Extracted data entries:
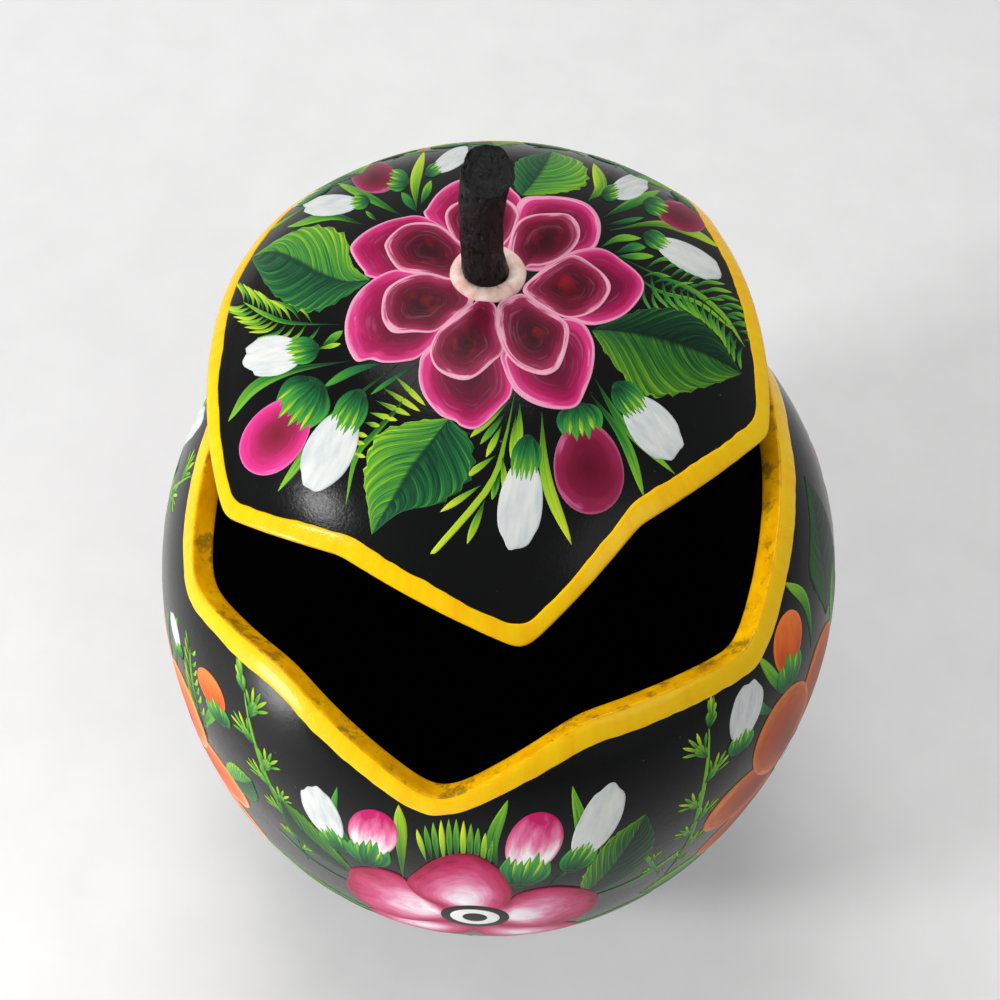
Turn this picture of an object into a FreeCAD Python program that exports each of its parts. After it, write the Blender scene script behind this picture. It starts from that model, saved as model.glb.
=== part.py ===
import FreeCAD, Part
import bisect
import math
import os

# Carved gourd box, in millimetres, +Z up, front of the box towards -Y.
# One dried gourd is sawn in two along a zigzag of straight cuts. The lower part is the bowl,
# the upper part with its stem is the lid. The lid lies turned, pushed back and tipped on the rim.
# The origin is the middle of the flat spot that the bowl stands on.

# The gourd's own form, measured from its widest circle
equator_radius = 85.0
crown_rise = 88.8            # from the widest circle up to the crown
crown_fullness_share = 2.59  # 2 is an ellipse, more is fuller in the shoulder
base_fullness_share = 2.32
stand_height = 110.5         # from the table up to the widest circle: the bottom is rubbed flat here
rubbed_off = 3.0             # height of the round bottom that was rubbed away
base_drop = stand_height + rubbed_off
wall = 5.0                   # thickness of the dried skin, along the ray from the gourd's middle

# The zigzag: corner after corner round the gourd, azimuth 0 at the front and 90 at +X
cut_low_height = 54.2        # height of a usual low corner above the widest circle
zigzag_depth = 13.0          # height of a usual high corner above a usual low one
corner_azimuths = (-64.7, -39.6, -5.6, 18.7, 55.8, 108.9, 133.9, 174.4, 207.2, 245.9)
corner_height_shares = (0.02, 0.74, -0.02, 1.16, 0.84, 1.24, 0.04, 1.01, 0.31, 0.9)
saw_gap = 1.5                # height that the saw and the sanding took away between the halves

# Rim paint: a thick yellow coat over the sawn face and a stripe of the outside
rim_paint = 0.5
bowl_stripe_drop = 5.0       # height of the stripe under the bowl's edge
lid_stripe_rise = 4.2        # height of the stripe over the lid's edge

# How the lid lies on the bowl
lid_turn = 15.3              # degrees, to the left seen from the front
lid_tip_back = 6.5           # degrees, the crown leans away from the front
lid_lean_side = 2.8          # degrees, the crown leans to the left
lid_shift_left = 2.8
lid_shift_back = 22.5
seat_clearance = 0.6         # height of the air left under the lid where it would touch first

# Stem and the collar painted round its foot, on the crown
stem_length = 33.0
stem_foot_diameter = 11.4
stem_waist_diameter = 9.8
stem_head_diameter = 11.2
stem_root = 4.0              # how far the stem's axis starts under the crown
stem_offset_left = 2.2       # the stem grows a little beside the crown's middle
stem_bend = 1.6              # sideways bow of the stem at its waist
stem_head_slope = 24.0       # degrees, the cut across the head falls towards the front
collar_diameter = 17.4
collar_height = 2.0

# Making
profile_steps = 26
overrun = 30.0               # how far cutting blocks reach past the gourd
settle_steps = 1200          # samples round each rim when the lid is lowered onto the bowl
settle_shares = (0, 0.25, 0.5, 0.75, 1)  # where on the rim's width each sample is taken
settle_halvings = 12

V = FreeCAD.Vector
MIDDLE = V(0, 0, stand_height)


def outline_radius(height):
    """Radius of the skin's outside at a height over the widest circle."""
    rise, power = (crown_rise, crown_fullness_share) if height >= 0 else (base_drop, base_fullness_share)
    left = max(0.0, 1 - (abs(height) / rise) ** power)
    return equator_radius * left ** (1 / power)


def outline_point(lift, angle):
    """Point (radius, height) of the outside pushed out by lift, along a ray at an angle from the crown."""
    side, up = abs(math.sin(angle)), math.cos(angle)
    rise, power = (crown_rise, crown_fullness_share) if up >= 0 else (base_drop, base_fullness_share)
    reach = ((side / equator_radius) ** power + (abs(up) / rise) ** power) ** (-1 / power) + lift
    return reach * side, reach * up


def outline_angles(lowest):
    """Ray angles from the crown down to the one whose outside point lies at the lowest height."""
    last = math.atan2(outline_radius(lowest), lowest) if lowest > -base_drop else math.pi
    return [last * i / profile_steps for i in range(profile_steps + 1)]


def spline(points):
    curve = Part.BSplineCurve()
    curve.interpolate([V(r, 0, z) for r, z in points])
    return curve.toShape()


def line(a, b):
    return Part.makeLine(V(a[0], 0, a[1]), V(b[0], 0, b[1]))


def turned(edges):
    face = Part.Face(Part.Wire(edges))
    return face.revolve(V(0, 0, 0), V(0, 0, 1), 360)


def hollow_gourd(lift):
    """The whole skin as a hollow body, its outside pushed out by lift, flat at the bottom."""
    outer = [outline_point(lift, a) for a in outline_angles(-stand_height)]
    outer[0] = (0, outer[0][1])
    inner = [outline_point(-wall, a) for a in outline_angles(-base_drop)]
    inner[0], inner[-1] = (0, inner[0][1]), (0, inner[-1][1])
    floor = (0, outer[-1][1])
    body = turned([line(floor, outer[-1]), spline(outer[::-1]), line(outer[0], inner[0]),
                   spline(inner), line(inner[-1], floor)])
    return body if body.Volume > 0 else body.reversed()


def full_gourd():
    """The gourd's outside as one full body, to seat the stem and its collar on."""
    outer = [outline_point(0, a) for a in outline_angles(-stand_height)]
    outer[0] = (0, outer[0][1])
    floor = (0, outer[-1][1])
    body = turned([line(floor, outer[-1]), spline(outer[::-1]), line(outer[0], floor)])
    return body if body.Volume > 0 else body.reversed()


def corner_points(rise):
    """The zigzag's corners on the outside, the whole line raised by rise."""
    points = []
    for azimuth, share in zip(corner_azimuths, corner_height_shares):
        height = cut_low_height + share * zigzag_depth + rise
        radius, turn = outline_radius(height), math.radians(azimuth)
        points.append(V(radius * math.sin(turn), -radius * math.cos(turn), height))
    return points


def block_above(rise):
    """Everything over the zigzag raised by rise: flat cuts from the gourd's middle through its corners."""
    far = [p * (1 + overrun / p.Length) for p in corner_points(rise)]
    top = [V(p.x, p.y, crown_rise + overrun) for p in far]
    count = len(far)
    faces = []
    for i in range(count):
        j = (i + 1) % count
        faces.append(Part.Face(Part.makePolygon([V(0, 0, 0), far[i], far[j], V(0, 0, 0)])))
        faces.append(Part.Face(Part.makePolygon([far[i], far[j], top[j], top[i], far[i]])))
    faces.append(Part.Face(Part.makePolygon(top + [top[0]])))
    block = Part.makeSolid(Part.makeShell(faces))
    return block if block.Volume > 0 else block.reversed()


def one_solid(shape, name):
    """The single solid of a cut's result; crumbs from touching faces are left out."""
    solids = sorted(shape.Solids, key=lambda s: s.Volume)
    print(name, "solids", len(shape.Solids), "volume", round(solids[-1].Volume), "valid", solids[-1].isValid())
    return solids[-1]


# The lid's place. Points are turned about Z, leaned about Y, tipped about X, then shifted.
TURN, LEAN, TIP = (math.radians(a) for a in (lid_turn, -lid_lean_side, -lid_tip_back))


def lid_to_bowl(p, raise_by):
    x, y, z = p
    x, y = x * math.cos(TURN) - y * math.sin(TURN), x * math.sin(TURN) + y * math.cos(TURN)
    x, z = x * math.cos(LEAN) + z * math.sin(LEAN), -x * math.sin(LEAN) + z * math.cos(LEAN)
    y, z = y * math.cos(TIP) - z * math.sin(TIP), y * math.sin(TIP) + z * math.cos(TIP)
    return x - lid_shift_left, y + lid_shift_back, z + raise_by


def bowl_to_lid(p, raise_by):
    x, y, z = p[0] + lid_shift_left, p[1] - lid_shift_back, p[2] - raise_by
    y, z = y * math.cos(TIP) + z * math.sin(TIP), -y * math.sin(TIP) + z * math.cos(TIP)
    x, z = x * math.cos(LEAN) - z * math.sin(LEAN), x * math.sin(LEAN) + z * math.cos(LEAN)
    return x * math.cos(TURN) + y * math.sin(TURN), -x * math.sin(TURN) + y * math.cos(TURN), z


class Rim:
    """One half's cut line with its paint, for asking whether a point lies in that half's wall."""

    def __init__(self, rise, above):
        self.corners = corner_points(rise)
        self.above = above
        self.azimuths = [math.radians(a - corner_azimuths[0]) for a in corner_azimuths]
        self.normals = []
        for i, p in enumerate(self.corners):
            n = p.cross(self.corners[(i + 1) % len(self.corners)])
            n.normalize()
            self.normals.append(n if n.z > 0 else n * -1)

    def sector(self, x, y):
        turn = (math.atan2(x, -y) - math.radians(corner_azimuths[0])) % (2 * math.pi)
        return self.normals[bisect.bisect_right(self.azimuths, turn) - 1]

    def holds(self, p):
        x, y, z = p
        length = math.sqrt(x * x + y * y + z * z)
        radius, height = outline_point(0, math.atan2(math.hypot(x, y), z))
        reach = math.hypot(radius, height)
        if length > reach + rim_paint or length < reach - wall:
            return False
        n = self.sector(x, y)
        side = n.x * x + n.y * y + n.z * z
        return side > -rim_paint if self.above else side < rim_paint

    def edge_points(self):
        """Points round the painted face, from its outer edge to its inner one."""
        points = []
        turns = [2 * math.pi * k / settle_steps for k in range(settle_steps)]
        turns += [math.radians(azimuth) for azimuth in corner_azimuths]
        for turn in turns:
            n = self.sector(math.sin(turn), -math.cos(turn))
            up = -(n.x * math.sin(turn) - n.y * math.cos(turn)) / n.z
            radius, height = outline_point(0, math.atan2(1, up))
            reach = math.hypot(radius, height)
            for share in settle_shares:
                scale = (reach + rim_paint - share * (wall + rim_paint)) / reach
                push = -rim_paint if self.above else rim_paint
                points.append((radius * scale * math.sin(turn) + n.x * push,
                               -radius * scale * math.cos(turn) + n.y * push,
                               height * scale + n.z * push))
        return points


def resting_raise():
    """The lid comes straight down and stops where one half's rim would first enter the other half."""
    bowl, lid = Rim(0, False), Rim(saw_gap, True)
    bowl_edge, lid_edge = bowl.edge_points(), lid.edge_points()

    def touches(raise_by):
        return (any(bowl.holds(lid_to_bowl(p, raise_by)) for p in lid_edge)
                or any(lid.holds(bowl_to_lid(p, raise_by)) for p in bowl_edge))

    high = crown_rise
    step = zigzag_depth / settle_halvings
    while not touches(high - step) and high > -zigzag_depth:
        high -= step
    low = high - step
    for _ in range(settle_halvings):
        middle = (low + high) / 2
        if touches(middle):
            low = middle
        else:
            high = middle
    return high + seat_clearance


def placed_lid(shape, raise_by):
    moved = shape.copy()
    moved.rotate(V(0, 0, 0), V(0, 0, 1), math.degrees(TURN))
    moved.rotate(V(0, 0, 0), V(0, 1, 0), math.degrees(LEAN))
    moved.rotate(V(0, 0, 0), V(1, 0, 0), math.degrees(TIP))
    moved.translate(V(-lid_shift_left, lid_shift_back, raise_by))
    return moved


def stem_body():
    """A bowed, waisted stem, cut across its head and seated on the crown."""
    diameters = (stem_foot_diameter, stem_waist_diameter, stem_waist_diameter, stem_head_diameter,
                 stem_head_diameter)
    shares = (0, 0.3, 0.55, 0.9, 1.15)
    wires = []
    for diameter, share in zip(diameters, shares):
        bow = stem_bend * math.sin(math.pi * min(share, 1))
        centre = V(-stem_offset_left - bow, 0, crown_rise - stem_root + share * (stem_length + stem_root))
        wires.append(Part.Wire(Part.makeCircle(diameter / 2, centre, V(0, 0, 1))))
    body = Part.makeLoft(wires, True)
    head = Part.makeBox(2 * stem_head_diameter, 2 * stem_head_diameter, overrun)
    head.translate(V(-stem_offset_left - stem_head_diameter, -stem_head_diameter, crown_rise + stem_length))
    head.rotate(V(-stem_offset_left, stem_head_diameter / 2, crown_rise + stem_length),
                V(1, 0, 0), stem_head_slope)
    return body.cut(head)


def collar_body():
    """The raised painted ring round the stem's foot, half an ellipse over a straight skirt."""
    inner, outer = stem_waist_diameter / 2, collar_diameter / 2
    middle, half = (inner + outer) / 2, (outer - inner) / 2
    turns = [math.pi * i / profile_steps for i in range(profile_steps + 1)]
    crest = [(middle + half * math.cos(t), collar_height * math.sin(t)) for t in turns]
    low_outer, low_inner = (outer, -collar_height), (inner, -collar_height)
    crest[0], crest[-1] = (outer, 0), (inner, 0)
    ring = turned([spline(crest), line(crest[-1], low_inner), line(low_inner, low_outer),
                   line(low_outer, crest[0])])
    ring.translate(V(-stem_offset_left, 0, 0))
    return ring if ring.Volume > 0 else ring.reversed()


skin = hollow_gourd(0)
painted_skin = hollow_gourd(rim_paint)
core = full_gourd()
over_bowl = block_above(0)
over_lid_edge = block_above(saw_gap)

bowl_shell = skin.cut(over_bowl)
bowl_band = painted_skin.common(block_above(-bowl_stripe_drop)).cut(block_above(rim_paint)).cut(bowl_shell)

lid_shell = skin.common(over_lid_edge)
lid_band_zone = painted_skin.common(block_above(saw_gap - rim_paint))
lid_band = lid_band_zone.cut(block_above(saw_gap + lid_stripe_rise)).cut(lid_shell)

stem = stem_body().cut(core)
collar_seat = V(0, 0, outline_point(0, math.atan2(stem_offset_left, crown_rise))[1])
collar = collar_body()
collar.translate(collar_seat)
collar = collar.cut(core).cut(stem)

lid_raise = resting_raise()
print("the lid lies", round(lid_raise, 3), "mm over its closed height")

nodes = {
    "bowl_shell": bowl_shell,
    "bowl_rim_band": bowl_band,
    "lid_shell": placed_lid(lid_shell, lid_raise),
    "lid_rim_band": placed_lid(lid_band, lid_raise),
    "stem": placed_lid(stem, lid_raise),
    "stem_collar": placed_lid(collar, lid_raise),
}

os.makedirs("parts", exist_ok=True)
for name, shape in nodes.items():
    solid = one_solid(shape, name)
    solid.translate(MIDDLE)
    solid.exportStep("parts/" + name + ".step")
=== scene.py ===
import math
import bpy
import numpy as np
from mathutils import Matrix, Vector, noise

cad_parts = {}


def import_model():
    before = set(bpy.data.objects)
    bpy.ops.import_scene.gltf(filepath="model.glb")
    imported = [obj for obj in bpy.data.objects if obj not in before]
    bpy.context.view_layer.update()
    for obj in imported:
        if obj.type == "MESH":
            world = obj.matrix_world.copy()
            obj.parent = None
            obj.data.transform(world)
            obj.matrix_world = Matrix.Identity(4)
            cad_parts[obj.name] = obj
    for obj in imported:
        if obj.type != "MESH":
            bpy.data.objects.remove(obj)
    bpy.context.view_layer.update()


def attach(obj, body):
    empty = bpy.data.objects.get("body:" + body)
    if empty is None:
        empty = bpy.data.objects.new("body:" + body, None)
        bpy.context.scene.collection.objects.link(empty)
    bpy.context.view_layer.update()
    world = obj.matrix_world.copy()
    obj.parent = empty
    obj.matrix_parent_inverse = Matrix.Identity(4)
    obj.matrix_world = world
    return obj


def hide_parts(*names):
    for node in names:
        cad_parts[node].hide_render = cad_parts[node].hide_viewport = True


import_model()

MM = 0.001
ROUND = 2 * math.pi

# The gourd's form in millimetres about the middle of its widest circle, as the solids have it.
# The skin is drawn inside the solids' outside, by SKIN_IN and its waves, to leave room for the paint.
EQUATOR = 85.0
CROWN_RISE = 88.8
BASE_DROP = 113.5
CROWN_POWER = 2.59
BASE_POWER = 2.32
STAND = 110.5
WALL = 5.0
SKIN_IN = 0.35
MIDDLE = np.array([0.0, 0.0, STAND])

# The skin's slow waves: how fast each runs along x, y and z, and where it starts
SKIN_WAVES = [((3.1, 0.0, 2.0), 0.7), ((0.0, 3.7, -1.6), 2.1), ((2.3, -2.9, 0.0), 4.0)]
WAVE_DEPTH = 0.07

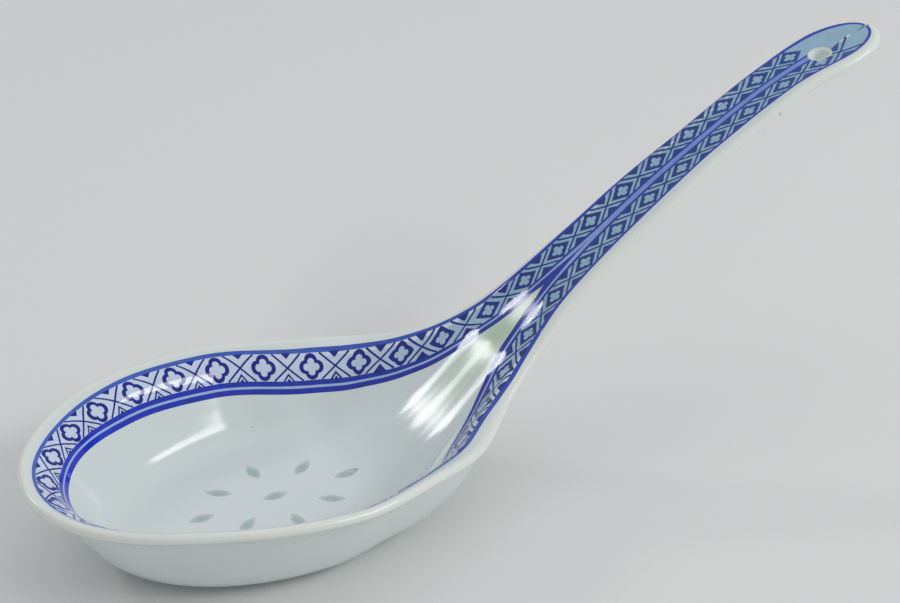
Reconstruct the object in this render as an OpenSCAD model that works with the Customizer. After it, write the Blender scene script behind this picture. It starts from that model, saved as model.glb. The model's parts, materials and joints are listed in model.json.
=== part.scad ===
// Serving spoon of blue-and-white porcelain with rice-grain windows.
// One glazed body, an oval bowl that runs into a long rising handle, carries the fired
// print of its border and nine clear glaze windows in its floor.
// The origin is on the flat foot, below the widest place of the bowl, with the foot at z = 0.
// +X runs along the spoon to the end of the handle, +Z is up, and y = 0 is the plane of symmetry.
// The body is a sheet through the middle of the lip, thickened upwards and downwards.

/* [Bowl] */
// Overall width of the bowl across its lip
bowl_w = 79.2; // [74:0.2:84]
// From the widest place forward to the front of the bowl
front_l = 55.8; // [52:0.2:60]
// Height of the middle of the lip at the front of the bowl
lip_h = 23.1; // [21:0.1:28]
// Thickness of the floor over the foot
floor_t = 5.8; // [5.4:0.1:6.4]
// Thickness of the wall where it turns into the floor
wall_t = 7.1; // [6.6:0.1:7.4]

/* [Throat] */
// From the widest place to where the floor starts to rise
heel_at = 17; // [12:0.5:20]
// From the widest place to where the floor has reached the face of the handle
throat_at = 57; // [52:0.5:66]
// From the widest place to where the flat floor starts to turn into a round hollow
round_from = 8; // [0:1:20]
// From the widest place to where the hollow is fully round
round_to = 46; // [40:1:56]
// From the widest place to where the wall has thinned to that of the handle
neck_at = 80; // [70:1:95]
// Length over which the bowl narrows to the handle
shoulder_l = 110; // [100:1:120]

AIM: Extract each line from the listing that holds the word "FreeCAD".

RESULT:
Turn this picture of an object into a FreeCAD Python program that exports each of its parts. After it, write the Blender scene script behind this picture. It starts from that model, saved as model.glb.
import FreeCAD, Part
V = FreeCAD.Vector